Greentown doesn't just gather smart people; they actively remove the bureaucratic barbed wire and financial quicksand that can bog down a startup. There's a whole science to this "innovation infrastructure," which mostly involves getting brilliant minds past what are known as the "valleys of death."
These valleys are where good ideas go to die. The first is the chasm between a raw idea and a working prototype. The second, even more treacherous, is the gap between a prototype and its first commercial test. Greentown? They specialize in dragging entrepreneurs across that second valley. Think of them as the sherpas of scale-up.
Entrepreneurs who can't afford their own fancy labs or are drowning in permit paperwork flock to Greentown. They find customers, funding, and the kind of infrastructure that turns a promising idea into something actually usable.
MIT's Mighty 'And'
Why focus on the second valley?
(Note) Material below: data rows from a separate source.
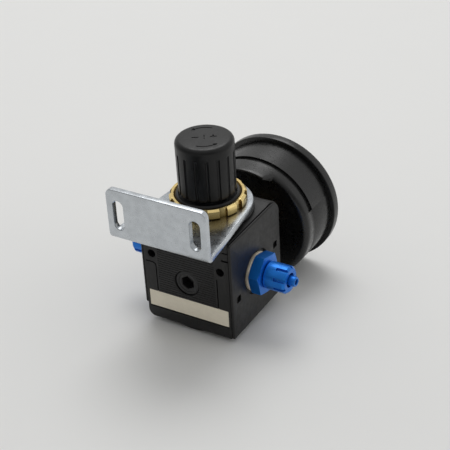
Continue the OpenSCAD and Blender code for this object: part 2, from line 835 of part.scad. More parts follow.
// The toothed sector turns about a shaft below the pinion, and its tail takes the link
module sector_gear() {
    teeth = pinion_teeth * gear_ratio;
    tooth = 360 / teeth;
    color([0.80, 0.66, 0.34]) translate([0, 0, -sector_drop]) union() {
        gauge_axis(gear_y) linear_extrude(gear_t) difference() {
            union() {
                // Teeth reach a little past the sweep at both ends
                intersection() {
                    rotate([0, 0, 90 + tooth / 2])
                        gear_outline(teeth, -8, 1, sector_pitch_r, gear_module);
                    rotate([0, 0, 70]) wedge(35);
                }
                circle(r = 1.8);
                rotate([0, 0, tail_angle]) translate([0, -0.9]) square([link_arm, 1.8]);
                rotate([0, 0, tail_angle]) translate([link_arm, 0]) circle(r = 0.9, $fn = 32);
            }
            rotate([0, 0, tail_angle]) translate([link_arm, 0]) circle(r = 0.35, $fn = 24);
        }
        gauge_axis(38.6) cylinder(h = 6.4, r = 0.55);
    }
}

frame_back_y = 38.4;
frame_front_y = 44.4;
frame_t = 0.8;

module movement_frame() {
    color([0.80, 0.66, 0.34]) {
        for (y = [frame_back_y, frame_front_y]) gauge_axis(y) difference() {
            linear_extrude(frame_t) translate([0, -sector_drop / 2])
                rounded_rect(12, sector_drop + 7, 2);
            translate([0, 0, -1]) cylinder(h = 3, r = 0.6);
            translate([0, -sector_drop, -1]) cylinder(h = 3, r = 0.6);
        }
        for (x = [-1, 1]) gauge_axis(frame_back_y + frame_t) translate([x * 4.6, 2.4, 0])
            cylinder(h = frame_front_y - frame_back_y - frame_t, r = 0.8);
        for (x = [-1, 1]) gauge_axis(socket_face + block_t) translate([x * 2.6, -3, 0])
            cylinder(h = frame_back_y - socket_face - block_t + eps, r = 1);
        // Stud that holds the outer end of the hairspring
        gauge_axis(43.5) translate([-4.05, 0, 0])
            cylinder(h = frame_front_y - 43.5 + eps, r = 0.3, $fn = 24);
        // Posts that carry the dial
        for (x = [-1, 1]) gauge_axis(frame_front_y + frame_t) translate([x * 5.5, 0, 0])
            cylinder(h = dial_y - frame_front_y - frame_t, r = 0.5, $fn = 24);
    }
}

link_y = gear_y - 0.6;
link_t = 0.4;

module bourdon_tube() {
    half = 2.4;
    thick = 0.8;
    round_w = 1.9;
    cap_back = 1.5;
    color([0.76, 0.58, 0.28]) union() {
        gauge_axis(tube_y) rotate([0, 0, tip_angle])
            rotate_extrude(angle = tube_end_angle - tip_angle) translate([tube_mean_r, 0]) polygon([
                [-thick, -round_w], [-thick / 3, -half], [thick / 3, -half], [thick, -round_w],
                [thick, round_w], [thick / 3, half], [-thick / 3, half], [-thick, round_w]]);
        // Cap that closes the free tip and reaches forward to the link
        gauge_axis(tube_y - cap_back) rotate([0, 0, tip_angle]) translate([tube_mean_r - 1.2, -1.6, 0])
            cube([2.4, 2.6, link_y - 0.1 - tube_y + cap_back]);
    }
}

module tip_link() {
    reach = link_len - 1;
    color([0.72, 0.73, 0.75]) gauge_axis(link_y) translate([tail_x, tail_z, 0]) union() {
        linear_extrude(link_t) {
            circle(r = 0.8, $fn = 32);
            rotate([0, 0, link_angle]) translate([0, -0.5]) square([reach, 1]);
            rotate([0, 0, link_angle]) translate([reach, 0]) circle(r = 0.8, $fn = 32);
        }
        cylinder(h = gear_y - link_y + gear_t, r = 0.28, $fn = 24);
    }
}

// A flat spiral about the pinion shaft
function spiral_point(t, r0, r1, turns) =
    let (r = r0 + (r1 - r0) * t, a = 360 * turns * t) [r * cos(a), r * sin(a)];

module hairspring() {
    n = 84;
    turns = 3.5;
    color([0.70, 0.72, 0.76]) gauge_axis(43.6) linear_extrude(0.5) polygon(concat(
        [for (i = [0 : n]) spiral_point(i / n, 0.75, 3.6, turns)],
        [for (i = [n : -1 : 0]) spiral_point(i / n, 0.87, 3.72, turns)]));
}

module dial_screws() {
    color([0.70, 0.70, 0.72]) for (s = [-1, 1])
        gauge_axis(dial_y + 0.5) translate([s * 5.5, 0, 0]) difference() {
            union() {
                cylinder(h = 0.5, r = 1);
                translate([0, 0, -0.5]) cylinder(h = 0.6, r = 0.5);
            }
            translate([-2, -0.15, 0.3]) cube([4, 0.3, 1]);
        }
}

body();
front_cover();
rear_cover();
label_strip();
inlet_side_plate();
outlet_side_plate();
base_cap();
base_o_ring();
valve_poppet();
valve_seal();
valve_spring();
diaphragm();
diaphragm_plate();
relief_seat();
centre_nut();
main_spring();
spring_plate();
bonnet();
spindle();
retaining_clip();
knob();
ring_nut();
bracket();
rear_port_plug();
rear_plug_seal();
inlet_fitting();
inlet_washer();
inlet_union_nut();
outlet_fitting();
outlet_washer();
outlet_union_nut();
gauge_socket();
gauge_washer();
gauge_case();
gauge_bezel();
gauge_window();
gauge_seal();
gauge_dial();
gauge_pointer();
pinion_shaft();
sector_gear();
movement_frame();
bourdon_tube();
tip_link();
hairspring();
dial_screws();
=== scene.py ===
import json
from math import acos, atan2, cos, hypot, pi, radians, sin, tan
import bmesh
import bpy
from mathutils import Matrix, Vector


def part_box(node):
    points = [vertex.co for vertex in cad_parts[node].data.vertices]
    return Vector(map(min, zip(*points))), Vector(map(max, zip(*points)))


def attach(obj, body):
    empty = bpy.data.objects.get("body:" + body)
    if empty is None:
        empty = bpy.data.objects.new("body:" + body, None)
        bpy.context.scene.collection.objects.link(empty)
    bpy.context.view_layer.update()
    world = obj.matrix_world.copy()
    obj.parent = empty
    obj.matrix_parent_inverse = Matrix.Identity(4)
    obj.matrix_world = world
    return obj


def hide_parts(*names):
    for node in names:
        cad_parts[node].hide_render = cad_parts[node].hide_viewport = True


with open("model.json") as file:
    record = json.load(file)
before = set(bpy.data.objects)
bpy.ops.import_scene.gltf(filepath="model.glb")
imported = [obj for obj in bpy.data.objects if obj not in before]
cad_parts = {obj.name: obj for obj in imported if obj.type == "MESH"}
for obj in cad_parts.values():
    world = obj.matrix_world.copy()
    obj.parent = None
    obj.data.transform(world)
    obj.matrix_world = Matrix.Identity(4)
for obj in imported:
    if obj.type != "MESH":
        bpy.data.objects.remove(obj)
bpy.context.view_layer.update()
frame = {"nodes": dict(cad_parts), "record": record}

# Shapes are drawn in millimetres, in the part's frame, and scaled to metres when the mesh is made.
MM = 0.001
TURN = 2 * pi


def edges(node):
    """Lowest and highest corner of a CAD node, in millimetres."""
    low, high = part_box(node)
    return low / MM, high / MM


# ---------- sizes taken from the frame ----------

core_low, core_high = edges("body")
rear_low, rear_high = edges("rear_cover")
front_low, front_high = edges("front_cover")
half_w = -edges("inlet_side_plate")[0].x
core_w = core_high.x
core_d = rear_low.y
bottom = core_low.z
body_top = core_high.z
skin = half_w - core_w
port_z = (edges("gauge_bezel")[0].z + edges("gauge_bezel")[1].z) / 2

# ---------- places: each puts a shape's own x, y, z into the part's frame ----------

UPRIGHT = Matrix.Identity(4)
# Seen from the front: x stays, y runs up, z runs out of the gauge's face
FACE = Matrix(((1, 0, 0, 0), (0, 0, -1, 0), (0, 1, 0, 0), (0, 0, 0, 1)))
GAUGE = Matrix.Translation((0, 0, port_z)) @ FACE
# Seen from the outlet: x runs to the rear, y runs up, z runs out of the outlet
SIDE = Matrix(((0, 0, 1, 0), (1, 0, 0, 0), (0, 1, 0, 0), (0, 0, 0, 1)))
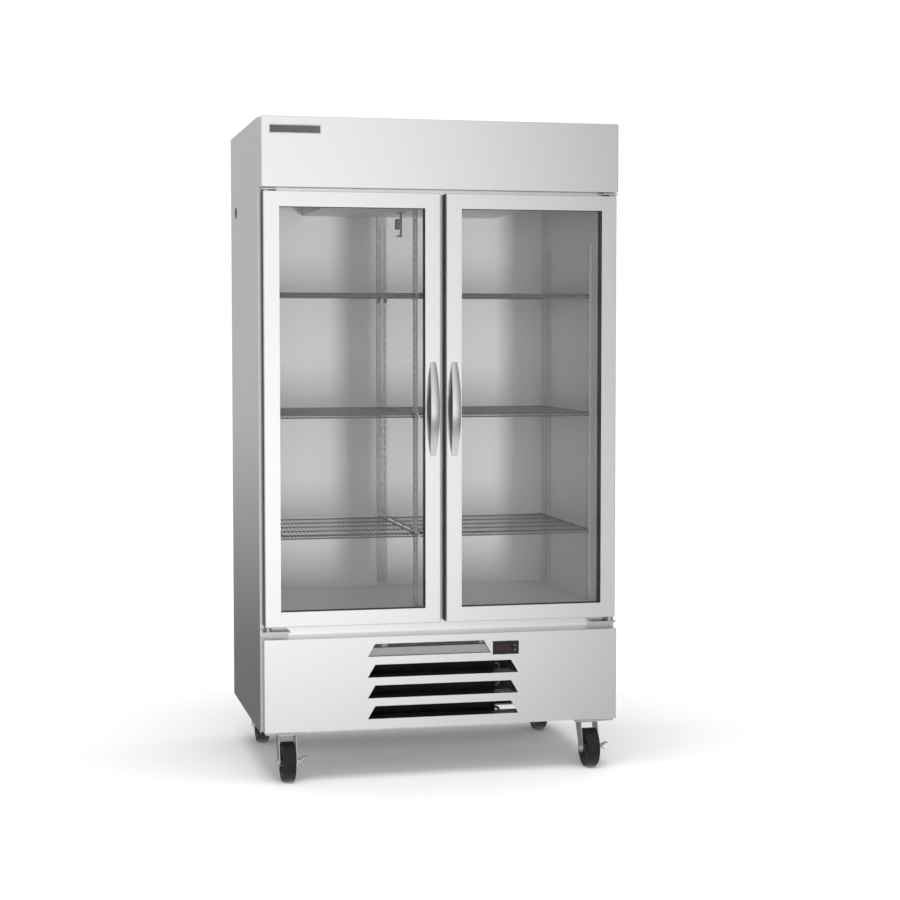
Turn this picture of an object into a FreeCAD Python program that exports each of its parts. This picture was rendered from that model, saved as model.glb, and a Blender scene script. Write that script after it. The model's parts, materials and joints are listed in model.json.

Because MIT, as Campbell Flatter puts it, is "truly world class" at getting innovators over the first. Startups birthed from powerhouses like MIT and Harvard have a higher survival rate, thanks to this academic safety net of feedback, support, and mentorship. It's like having a cheat code for success.
MIT also acts as a magnet for talent. A full 30% of Greentown's entrepreneurs pack their bags and move to Massachusetts, drawn by the incubator itself, but also by MIT's brainpower, intellectual property, and sheer credibility. It's a symbiotic relationship that creates a formidable entrepreneurial ecosystem.
Campbell Flatter herself is a product of this ecosystem. After Oxford, she landed at MIT's Technology and Policy Program, where she learned firsthand just how brutal commercializing technology can be and how pivotal these ecosystems are. It also hammered home that energy and climate aren't just niche topics; they're the defining challenges of our century.
While at MIT, she ran the Clean Energy Prize, pushing to include traditional energy sectors alongside renewables. Because, as she realized, decarbonizing everything is the goal, not just swapping out one thing for another. That early lesson? "Embrace the power of 'and.'" Because when people stop working together, innovation doesn't just slow down; it grinds to a halt. And we simply don't have time for that.